HEMERA Large Wingspan Inria Project, 2010-2013

Participants : Daniel Balouek, Christian Pérez, Frédéric Vivien.

Hemera deals with the scientific animation of the Grid'5000 community. It aims at making progress in the understanding and management of large scale infrastructure by leveraging competences distributed in various French teams. Hemera contains several scientific challenges and working groups. Christian Pérez is leading the project that involves more than 20 teams located in 9 cities of France.

C. Pérez is leading the project and D. Balouek is managing scientific challenges on Grid'5000.

Action Interfaces Recherche en grille – Grilles de production. Institut des Grilles du CNRS – Action Aladdin INRIA

Participant : Yves Caniou.

This action addresses economical issues concerning green-ness in scientific and production grids. Different issues are addressed like the confrontation of energy models in place in experimental grids versus the operational realities in production grids, the study of new energy prediction models related to real measures of energy consumption in production grids, and the design of energy aware scheduling heuristics.

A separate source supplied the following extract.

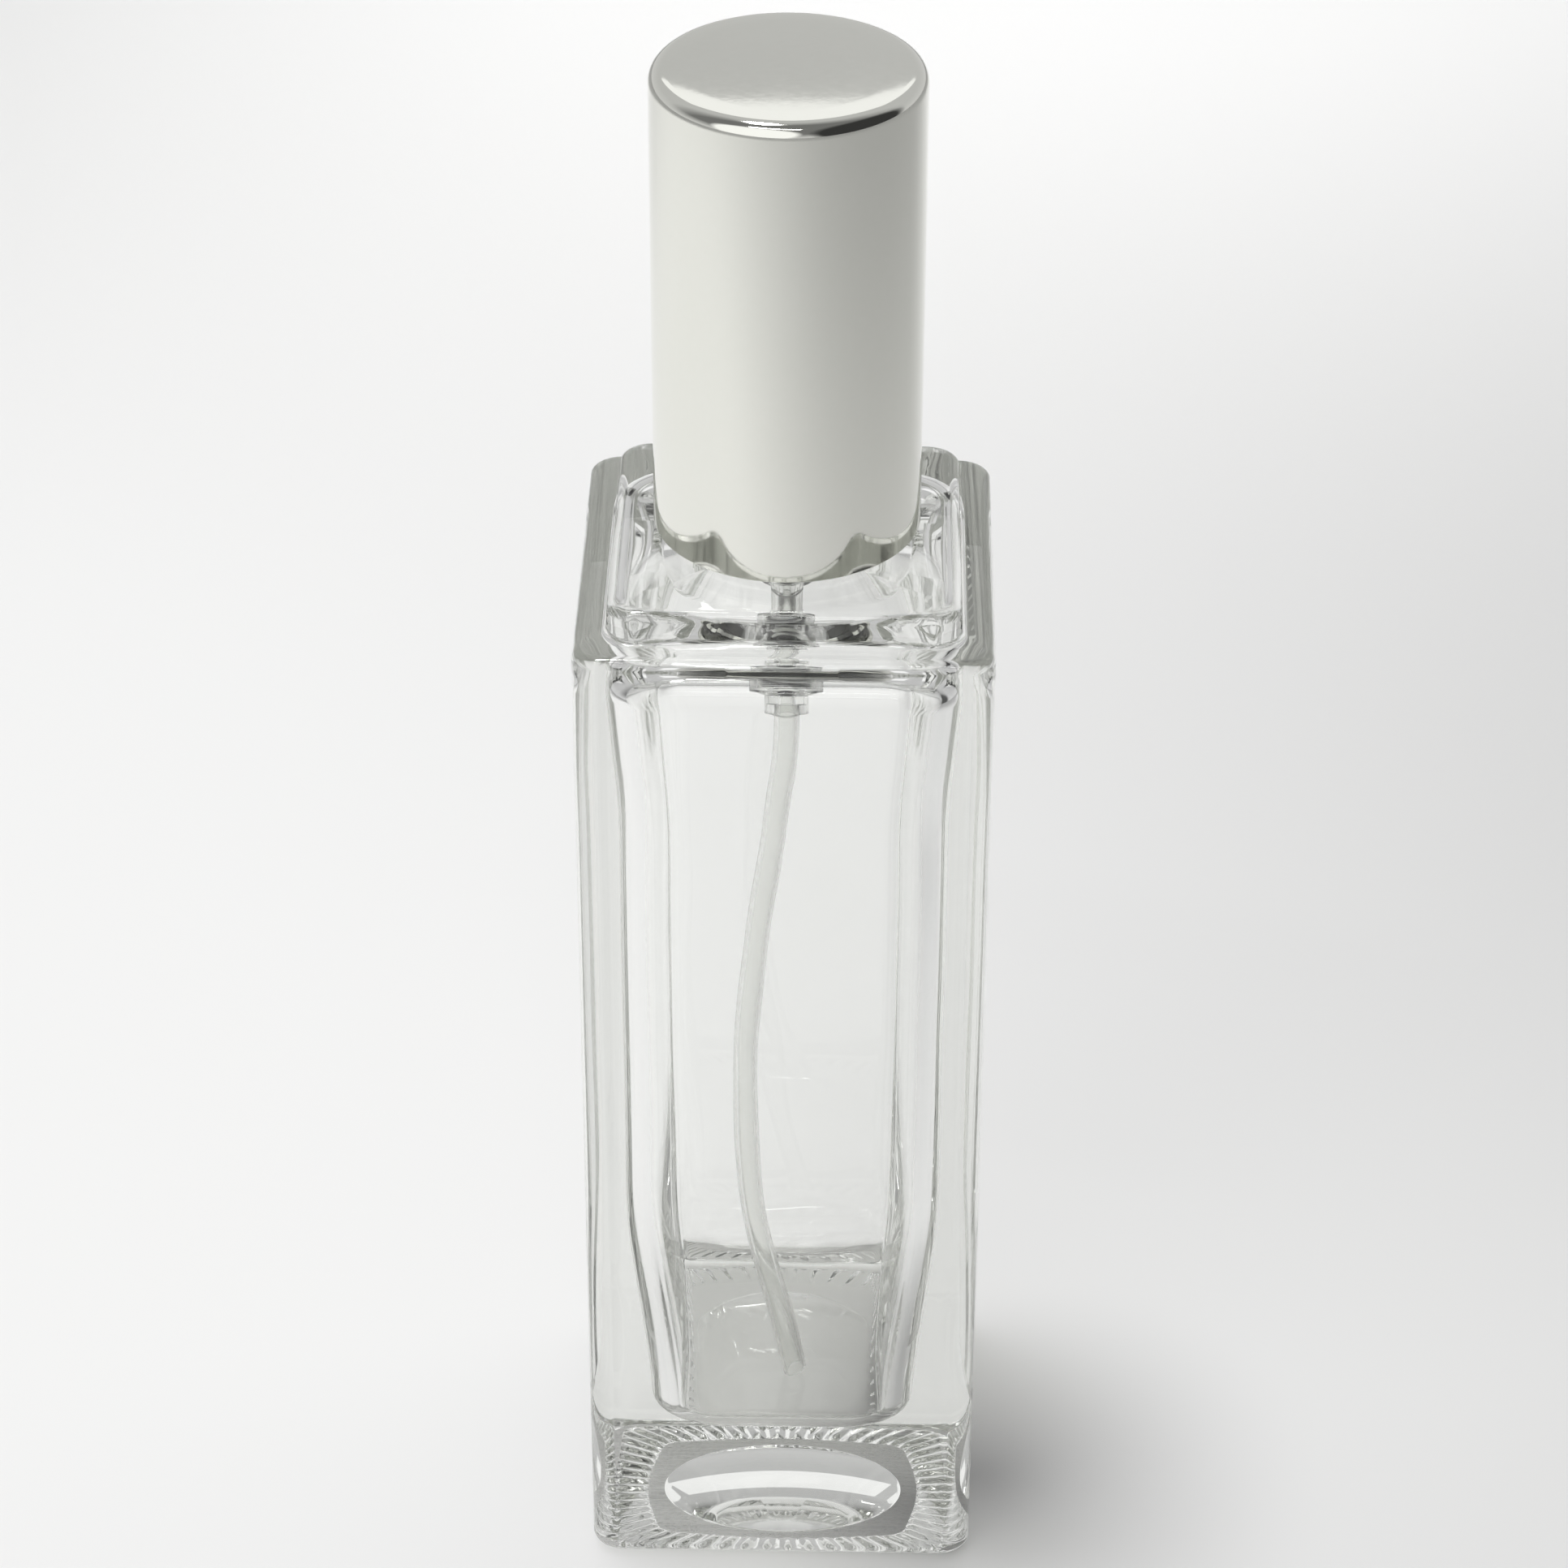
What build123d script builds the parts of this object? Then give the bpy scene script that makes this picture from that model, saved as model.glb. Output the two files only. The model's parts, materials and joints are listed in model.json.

FastExpand: Regional Grant

Participant : Eddy Caron.

The FastExpand start'up asked to take benefit of the knowledge of the GRAAL research team on distributed systems and middleware systems. The aim of this company is to create games of new generation using a new distributed architecture. E. Caron and F. Desprez participate to this action. In 2011, a distributed prototype to work on burst requests from the MMORPG (Massively Multiplayer Online Role Playing Games) was successfully designed. The required performance has been reached.